International Enterprise Singapore, the government's trade promotion body, last month cut its 2007 export growth forecast after an eighth decline in electronics shipments in nine months. It now expects between 4 percent and 6 percent growth in non-oil exports, from a 7 percent to 9 percent range in January.

``Housing concerns may escalate and threaten the U.S. growth outlook and impact Asia,'' said Emmanuel Ng, a currency strategist at Overseas-Chinese Banking Corp. in Singapore. ``Any Singapore dollar strength may be contained'' to S$1.4900 against the U.S. currency by year-end and S$1.4850 by June, Ng said.

Cars, Casinos

A Formula One race through the city, scheduled for September 2008, is among attractions planned to support economic growth. The government wants to double overseas visitors to 17 million by 2015.

The island-state also last year awarded two casino licenses to Las Vegas Sands, the world's largest casino company by market value, and Genting Bhd., Asia's biggest operator, which plans a Universal Studios theme park larger than that in Los Angeles.
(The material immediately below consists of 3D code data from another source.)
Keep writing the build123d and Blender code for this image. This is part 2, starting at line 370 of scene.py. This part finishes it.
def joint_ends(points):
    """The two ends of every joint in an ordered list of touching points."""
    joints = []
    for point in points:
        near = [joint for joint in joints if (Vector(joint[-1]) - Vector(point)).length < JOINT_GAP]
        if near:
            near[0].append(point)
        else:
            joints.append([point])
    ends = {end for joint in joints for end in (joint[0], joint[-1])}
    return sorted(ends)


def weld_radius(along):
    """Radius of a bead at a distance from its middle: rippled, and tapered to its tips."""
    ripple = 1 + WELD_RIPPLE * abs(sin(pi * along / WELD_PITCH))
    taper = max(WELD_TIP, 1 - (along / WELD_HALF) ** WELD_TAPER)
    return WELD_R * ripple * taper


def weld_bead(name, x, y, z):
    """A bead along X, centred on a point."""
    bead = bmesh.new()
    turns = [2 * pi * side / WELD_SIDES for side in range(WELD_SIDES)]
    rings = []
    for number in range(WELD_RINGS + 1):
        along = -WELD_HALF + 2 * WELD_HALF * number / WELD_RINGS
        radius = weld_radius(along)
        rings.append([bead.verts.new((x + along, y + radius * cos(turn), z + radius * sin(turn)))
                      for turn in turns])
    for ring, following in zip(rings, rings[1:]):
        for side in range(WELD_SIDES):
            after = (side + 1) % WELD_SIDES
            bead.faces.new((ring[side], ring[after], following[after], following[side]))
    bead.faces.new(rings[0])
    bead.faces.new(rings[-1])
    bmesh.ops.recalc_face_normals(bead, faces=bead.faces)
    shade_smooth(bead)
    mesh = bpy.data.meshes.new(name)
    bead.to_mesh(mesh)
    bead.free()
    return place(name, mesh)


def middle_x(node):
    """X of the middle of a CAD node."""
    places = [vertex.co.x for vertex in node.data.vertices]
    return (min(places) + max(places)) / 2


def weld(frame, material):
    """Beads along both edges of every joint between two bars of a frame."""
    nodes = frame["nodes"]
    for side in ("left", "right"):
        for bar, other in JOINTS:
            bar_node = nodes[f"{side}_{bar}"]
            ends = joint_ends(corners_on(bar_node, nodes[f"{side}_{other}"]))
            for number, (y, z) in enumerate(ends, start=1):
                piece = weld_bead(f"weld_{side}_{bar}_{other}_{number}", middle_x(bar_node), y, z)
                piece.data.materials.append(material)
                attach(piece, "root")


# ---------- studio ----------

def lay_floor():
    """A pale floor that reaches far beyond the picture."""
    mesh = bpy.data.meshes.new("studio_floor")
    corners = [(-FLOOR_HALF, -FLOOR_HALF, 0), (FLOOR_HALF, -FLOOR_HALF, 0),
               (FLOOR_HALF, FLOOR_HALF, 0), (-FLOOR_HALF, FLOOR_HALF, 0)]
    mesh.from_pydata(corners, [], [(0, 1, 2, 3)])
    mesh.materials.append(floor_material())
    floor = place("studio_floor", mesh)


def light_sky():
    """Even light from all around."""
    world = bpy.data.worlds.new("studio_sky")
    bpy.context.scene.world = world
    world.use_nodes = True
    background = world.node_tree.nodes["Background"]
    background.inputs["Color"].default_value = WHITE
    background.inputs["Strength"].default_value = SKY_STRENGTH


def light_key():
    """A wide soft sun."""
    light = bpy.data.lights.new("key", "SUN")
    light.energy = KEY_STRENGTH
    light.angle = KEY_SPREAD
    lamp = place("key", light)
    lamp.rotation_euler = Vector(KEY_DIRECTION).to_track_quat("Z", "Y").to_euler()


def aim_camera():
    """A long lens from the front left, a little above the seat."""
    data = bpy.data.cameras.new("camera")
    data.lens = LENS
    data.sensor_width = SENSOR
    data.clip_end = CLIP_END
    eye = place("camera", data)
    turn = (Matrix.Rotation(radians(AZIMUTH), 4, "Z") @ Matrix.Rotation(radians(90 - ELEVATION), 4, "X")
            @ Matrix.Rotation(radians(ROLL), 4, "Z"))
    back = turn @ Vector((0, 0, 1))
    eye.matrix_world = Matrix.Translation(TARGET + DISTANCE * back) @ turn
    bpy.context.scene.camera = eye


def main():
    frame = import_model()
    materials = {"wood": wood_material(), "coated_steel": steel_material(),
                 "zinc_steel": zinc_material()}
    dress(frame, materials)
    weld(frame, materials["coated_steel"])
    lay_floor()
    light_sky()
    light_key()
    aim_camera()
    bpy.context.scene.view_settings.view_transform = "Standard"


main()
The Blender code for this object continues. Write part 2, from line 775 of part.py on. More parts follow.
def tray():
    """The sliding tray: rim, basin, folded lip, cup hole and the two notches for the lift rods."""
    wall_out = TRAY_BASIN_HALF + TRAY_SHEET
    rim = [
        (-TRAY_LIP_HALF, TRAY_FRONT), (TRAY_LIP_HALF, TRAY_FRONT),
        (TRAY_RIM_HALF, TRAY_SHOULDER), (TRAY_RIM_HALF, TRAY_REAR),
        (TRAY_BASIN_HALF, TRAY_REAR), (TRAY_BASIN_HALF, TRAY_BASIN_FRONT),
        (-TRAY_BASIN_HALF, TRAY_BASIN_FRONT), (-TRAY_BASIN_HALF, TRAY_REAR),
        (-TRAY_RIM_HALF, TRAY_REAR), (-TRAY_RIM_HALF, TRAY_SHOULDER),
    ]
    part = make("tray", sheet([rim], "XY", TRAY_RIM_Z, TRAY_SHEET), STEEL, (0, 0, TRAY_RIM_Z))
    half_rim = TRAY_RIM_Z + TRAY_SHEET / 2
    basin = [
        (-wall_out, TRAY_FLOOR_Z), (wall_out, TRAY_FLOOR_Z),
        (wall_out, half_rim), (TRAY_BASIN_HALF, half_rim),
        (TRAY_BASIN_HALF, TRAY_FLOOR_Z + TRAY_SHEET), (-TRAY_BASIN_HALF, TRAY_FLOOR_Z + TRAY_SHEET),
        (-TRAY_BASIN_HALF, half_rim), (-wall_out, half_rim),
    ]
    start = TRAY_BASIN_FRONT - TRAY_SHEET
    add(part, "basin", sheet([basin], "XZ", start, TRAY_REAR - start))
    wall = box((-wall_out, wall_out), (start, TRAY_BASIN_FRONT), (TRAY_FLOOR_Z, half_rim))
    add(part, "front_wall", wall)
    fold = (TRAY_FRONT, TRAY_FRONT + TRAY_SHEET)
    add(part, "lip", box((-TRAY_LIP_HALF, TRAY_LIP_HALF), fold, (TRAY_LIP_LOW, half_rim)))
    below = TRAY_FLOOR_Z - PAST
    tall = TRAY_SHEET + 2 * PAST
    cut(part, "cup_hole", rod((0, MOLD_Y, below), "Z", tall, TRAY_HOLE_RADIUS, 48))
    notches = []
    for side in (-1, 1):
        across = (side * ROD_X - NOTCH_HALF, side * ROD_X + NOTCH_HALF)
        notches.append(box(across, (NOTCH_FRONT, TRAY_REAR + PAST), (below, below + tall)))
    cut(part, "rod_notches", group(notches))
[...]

Average hotel room rates surged to a record in June, surpassing S$200 ($132) for the first time, the Singapore Tourism Board said last month. More than 4.9 million tourists have visited Singapore this year.

``Hotels and restaurants are doing very well,'' said Philip Wee, senior currency economist at DBS Group Holdings Ltd., Southeast Asia's largest bank. ``The Singapore dollar will resume its appreciation,'' reaching $1.49 by year-end, he said.

More Millionaires

The government is also hiring teachers and extending its subway, predicting the population will rise 44 percent to 6.5 million. Singapore cut its corporate tax rate to 18 percent from 20 percent to narrow the gap with Hong Kong's 17.5 percent rate.

Singapore had the world's biggest growth in the number of millionaires, rising 21 percent last year, a global survey by Capgemini SA and Merrill Lynch & Co. showed in June. The central bank forecasts the economy will expand as much as 7 percent this year, led by growth in financial services.

The city's expansion has caused inflationary pressures as electricity tariffs rise and employers offer bigger salaries to fill job vacancies. Average wages before accounting for inflation rose 5.5 percent in the first quarter, faster than the 3.1 percent rate of increase in the last three months of 2006.

Singapore's price index of private residential property rose 8.3 percent in the second quarter from the first to 147.8, the highest in almost a decade, the Urban Redevelopment Authority said last month. Rents of private homes climbed 10 percent from the previous three months, the URA also said.

Singapore's inflation data are ``understating'' the housing boom, said Glenn Maguire, chief Asia economist in Hong Kong at Societe Generale SA, France's second-biggest bank. ``The risks are to the upside.''

The Singapore dollar may advance to S$1.50 against the U.S. dollar this year, Maguire said.